WHAT IS NEEDED – Extract the listing in its entirety, keeping each line identical to the original.

[Begin DATASET CONTENT]

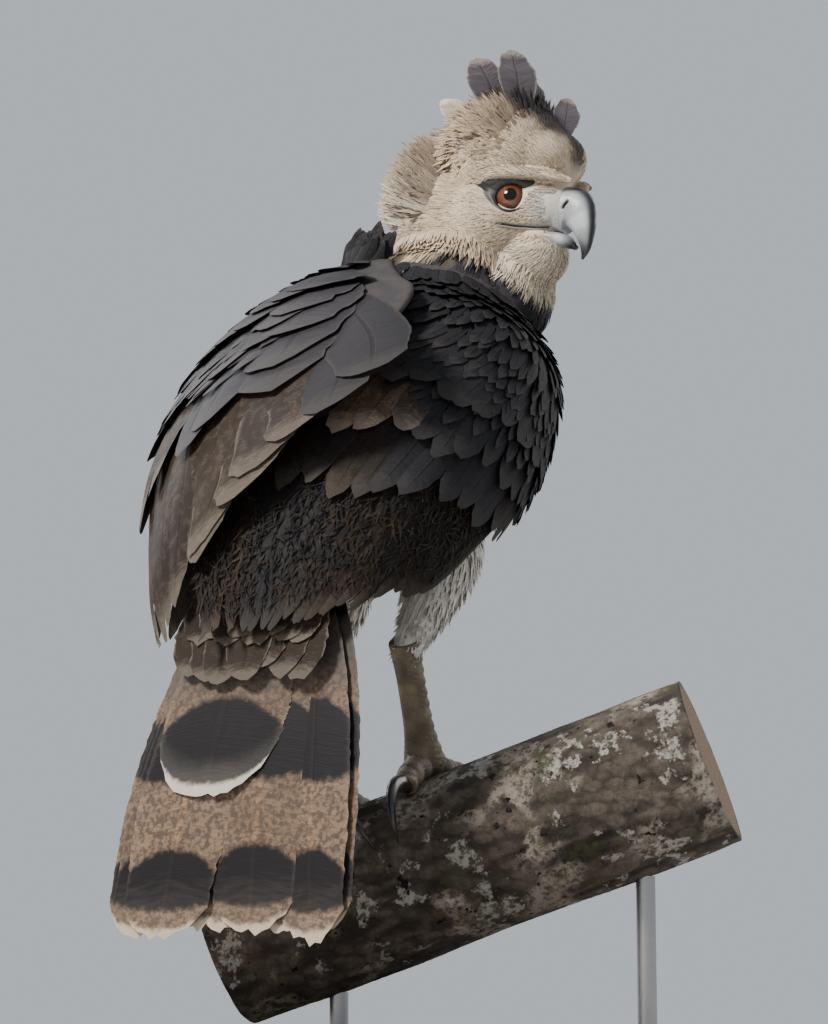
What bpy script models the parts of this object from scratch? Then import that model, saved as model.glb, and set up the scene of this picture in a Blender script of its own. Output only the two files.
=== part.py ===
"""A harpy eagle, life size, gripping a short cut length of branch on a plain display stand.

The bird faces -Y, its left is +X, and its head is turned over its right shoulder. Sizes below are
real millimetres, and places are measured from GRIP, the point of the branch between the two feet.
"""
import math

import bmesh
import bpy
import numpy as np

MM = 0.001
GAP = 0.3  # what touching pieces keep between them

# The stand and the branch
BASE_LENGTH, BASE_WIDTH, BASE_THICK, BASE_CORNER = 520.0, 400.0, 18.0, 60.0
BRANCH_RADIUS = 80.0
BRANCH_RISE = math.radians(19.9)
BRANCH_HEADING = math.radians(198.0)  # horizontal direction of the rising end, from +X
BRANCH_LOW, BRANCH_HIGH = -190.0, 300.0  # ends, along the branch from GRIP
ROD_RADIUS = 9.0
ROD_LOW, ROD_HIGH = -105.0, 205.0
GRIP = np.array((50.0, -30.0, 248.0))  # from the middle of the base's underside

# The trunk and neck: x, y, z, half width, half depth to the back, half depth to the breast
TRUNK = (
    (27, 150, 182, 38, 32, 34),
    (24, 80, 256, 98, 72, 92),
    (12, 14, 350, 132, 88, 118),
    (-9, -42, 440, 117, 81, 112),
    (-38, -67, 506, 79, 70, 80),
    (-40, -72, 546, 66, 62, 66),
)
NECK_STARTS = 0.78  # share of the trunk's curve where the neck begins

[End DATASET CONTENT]

WRITTEN RESPONSE –
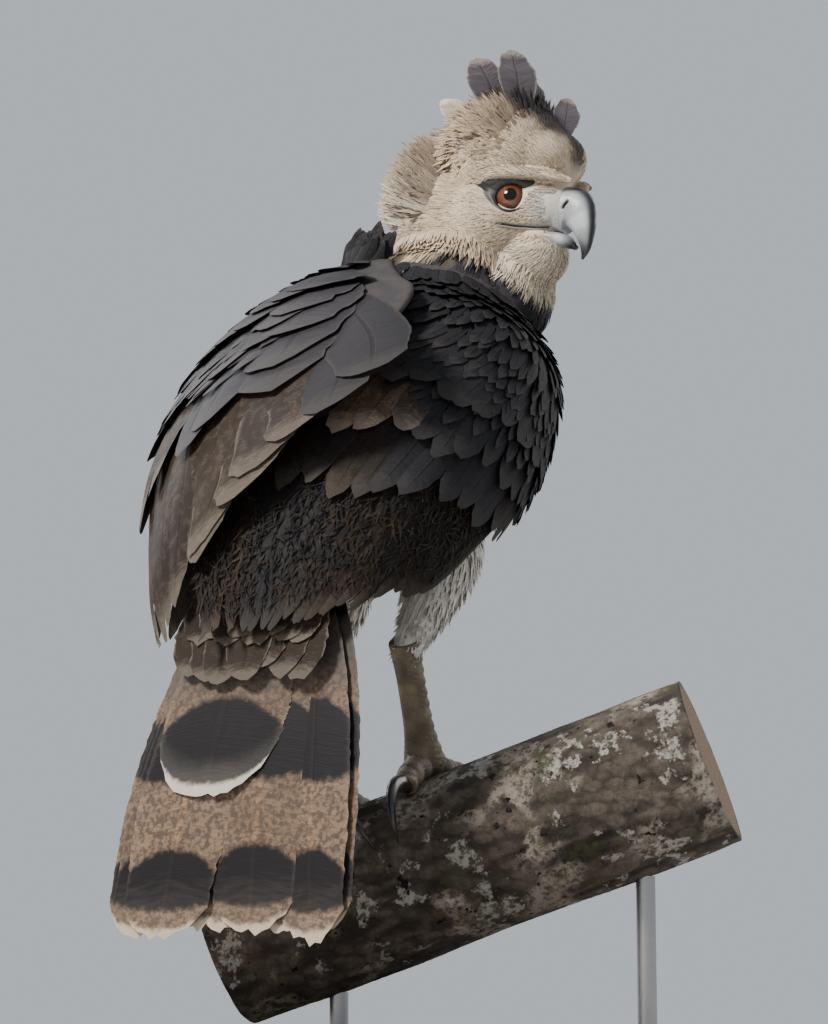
What bpy script models the parts of this object from scratch? Then import that model, saved as model.glb, and set up the scene of this picture in a Blender script of its own. Output only the two files.
=== part.py ===
"""A harpy eagle, life size, gripping a short cut length of branch on a plain display stand.

The bird faces -Y, its left is +X, and its head is turned over its right shoulder. Sizes below are
real millimetres, and places are measured from GRIP, the point of the branch between the two feet.
"""
import math

import bmesh
import bpy
import numpy as np

MM = 0.001
GAP = 0.3  # what touching pieces keep between them

# The stand and the branch
BASE_LENGTH, BASE_WIDTH, BASE_THICK, BASE_CORNER = 520.0, 400.0, 18.0, 60.0
BRANCH_RADIUS = 80.0
BRANCH_RISE = math.radians(19.9)
BRANCH_HEADING = math.radians(198.0)  # horizontal direction of the rising end, from +X
BRANCH_LOW, BRANCH_HIGH = -190.0, 300.0  # ends, along the branch from GRIP
ROD_RADIUS = 9.0
ROD_LOW, ROD_HIGH = -105.0, 205.0
GRIP = np.array((50.0, -30.0, 248.0))  # from the middle of the base's underside

# The trunk and neck: x, y, z, half width, half depth to the back, half depth to the breast
TRUNK = (
    (27, 150, 182, 38, 32, 34),
    (24, 80, 256, 98, 72, 92),
    (12, 14, 350, 132, 88, 118),
    (-9, -42, 440, 117, 81, 112),
    (-38, -67, 506, 79, 70, 80),
    (-40, -72, 546, 66, 62, 66),
)
NECK_STARTS = 0.78  # share of the trunk's curve where the neck begins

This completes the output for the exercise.